中午吃完飯,盤點。我和兩位搭檔將索要來的香菸拿出十二包,給三位管事的每人四包,剩下的還有二十四包,我和兩位搭檔每人五包,兩位掛帳子的每人四包,剩下一包拆開散給衆人抽了。

當我揣着六包香菸走出室外的時候,正巧遇到那位小學同學,她衝着我鼓鼓的口袋說:“怎麼樣,今天收穫不小啊,沒想到一向那麼老實的你也會開口向人要東西了,看來,有權就是好啊!”

雖然是玩笑話,但我聽着卻是諷刺,感覺口袋中的香菸像是訛詐而來的,這跟索賄有什麼區別?我像做錯事似的,衝老同學做個鬼臉,便快步離開。

傍晚的時候,跟別人的車去市裏,我掏出兩包煙給他,他推辭,我就說:“不是什麼好煙,又不是我買的,你就收下吧。”他便客氣地收下。途中經過一個小收費站,按規定那收費站早該取締了,可至今還是照常收費。車停到收費站窗口,我給了收費員兩包煙,他就友好地收杆放行。

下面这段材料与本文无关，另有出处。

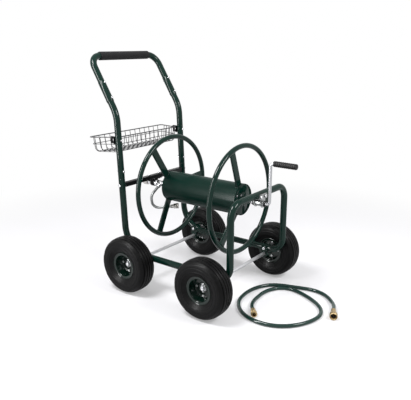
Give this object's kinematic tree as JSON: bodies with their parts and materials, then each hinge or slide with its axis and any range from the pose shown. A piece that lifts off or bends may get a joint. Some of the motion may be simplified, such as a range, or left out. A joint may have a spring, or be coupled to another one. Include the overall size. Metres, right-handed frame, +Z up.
{
  "type": "garden hose reel cart",
  "caption": "Four-wheeled tube-frame cart carrying a crank-wound hose reel on a lengthwise shaft, with a raked push handle, a wire basket and a loose leader hose.",
  "frame": {"origin": "on the ground, under the middle of the cart's bounding box (the loose leader hose left out)", "axes": "+X forward, from the push handle towards the crank; +Y to the left; +Z up"},
  "size_m": [1.1725, 0.662, 1.0615],
  "materials": {
    "enamel": "dark green gloss enamel",
    "black_enamel": "satin black enamel",
    "zinc": "bright zinc plating",
    "basket_wire": "dark grey powder-coated steel wire",
    "foam": "black closed-cell foam",
    "grip_plastic": "ribbed black plastic",
    "bush_plastic": "black acetal",
    "seal_rubber": "black seal rubber",
    "tyre": "matt black tyre rubber",
    "rim_enamel": "very dark green enamel",
    "brass": "machined brass",
    "hose": "teal-green hose cover"
  },
  "bodies": {
    "cart_frame": {"left_side_frame": "enamel", "right_side_frame": "enamel", "front_frame": "enamel", "rear_crossbar": "black_enamel", "handle_legs": "enamel", "upper_handle": "enamel", "handle_sleeves": "enamel", "frame_spigots": "zinc", "handle_grip": "foam", "frame_bolts": "zinc", "frame_nuts": "zinc", "axles": "zinc", "axle_brackets": "enamel", "axle_washers": "zinc", "cotter_pins": "zinc", "wire_basket": "basket_wire", "basket_clips": "black_enamel", "swivel_bracket": "black_enamel", "swivel_body": "zinc", "swivel_seals": "seal_rubber", "front_bearing_bracket": "zinc", "front_bearing_bushes": "bush_plastic", "leader_hose": "hose", "hose_male_end": "brass", "hose_female_tail": "brass", "leader_washer": "seal_rubber"},
    "reel": {"drum": "enamel", "drum_end_plates": "enamel", "drum_screws": "zinc", "rear_hoop": "enamel", "front_hoop": "enamel", "reel_spokes": "enamel", "crank": "zinc", "crank_pin": "zinc", "gooseneck": "zinc", "swivel_rotor": "zinc", "outlet_coupling": "brass"},
    "grip": {"crank_grip": "grip_plastic"},
    "supply_nut": {"inlet_nut": "brass"},
    "leader_nut": {"hose_swivel_nut": "brass"},
    "rear_left_wheel": {"rear_left_tyre": "tyre", "rear_left_inner_tube": "tyre", "rear_left_rim": "rim_enamel", "rear_left_hub": "zinc", "rear_left_rim_bolts": "zinc"},
    "rear_right_wheel": {"rear_right_tyre": "tyre", "rear_right_inner_tube": "tyre", "rear_right_rim": "rim_enamel", "rear_right_hub": "zinc", "rear_right_rim_bolts": "zinc"},
    "front_left_wheel": {"front_left_tyre": "tyre", "front_left_inner_tube": "tyre", "front_left_rim": "rim_enamel", "front_left_hub": "zinc", "front_left_rim_bolts": "zinc"},
    "front_right_wheel": {"front_right_tyre": "tyre", "front_right_inner_tube": "tyre", "front_right_rim": "rim_enamel", "front_right_hub": "zinc", "front_right_rim_bolts": "zinc"}
  },
  "joints": [
    {"name": "reel_spin", "type": "hinge", "parent": "cart_frame", "child": "reel", "pos_m": [0.02375, 0, 0.444], "axis": [1, 0, 0], "continuous": true},
    {"name": "crank_grip_spin", "type": "hinge", "parent": "reel", "child": "grip", "pos_m": [0.42775, 0, 0.622], "axis": [1, 0, 0], "continuous": true},
    {"name": "supply_nut_spin", "type": "hinge", "parent": "cart_frame", "child": "supply_nut", "pos_m": [-0.33925, 0, 0.444], "axis": [1, 0, 0], "continuous": true},
    {"name": "leader_nut_spin", "type": "hinge", "parent": "cart_frame", "child": "leader_nut", "pos_m": [0.67036, 0.02316, 0.0172], "axis": [0.42, -0.9075, 0], "continuous": true},
    {"name": "rear_left_wheel_spin", "type": "hinge", "parent": "cart_frame", "child": "rear_left_wheel", "pos_m": [-0.20125, 0.284, 0.13], "axis": [0, 1, 0], "continuous": true},
    {"name": "rear_right_wheel_spin", "type": "hinge", "parent": "cart_frame", "child": "rear_right_wheel", "pos_m": [-0.20125, -0.284, 0.13], "axis": [0, 1, 0], "continuous": true},
    {"name": "front_left_wheel_spin", "type": "hinge", "parent": "cart_frame", "child": "front_left_wheel", "pos_m": [0.22675, 0.284, 0.13], "axis": [0, 1, 0], "continuous": true},
    {"name": "front_right_wheel_spin", "type": "hinge", "parent": "cart_frame", "child": "front_right_wheel", "pos_m": [0.22675, -0.284, 0.13], "axis": [0, 1, 0], "continuous": true}
  ]
}
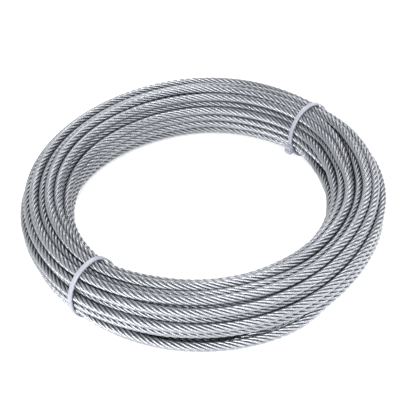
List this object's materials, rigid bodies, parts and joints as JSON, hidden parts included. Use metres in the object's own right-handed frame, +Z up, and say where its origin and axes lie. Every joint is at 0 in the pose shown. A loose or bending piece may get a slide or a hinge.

第二天,回到單位,又想到索煙這件事,突然有些感慨:當時作爲外櫃記賬的我,向事主家的女兒、孫女索要香菸是管事的暫時賦予我的特權,認煙不認人是多年來形成的潛規則,不遵循這潛規則,我就沒法向管事的交差,就沒法和一起共事的在最後分配所謂的利益。

一旦潛規則形成習俗,要想衝破就有了太多太大的阻力。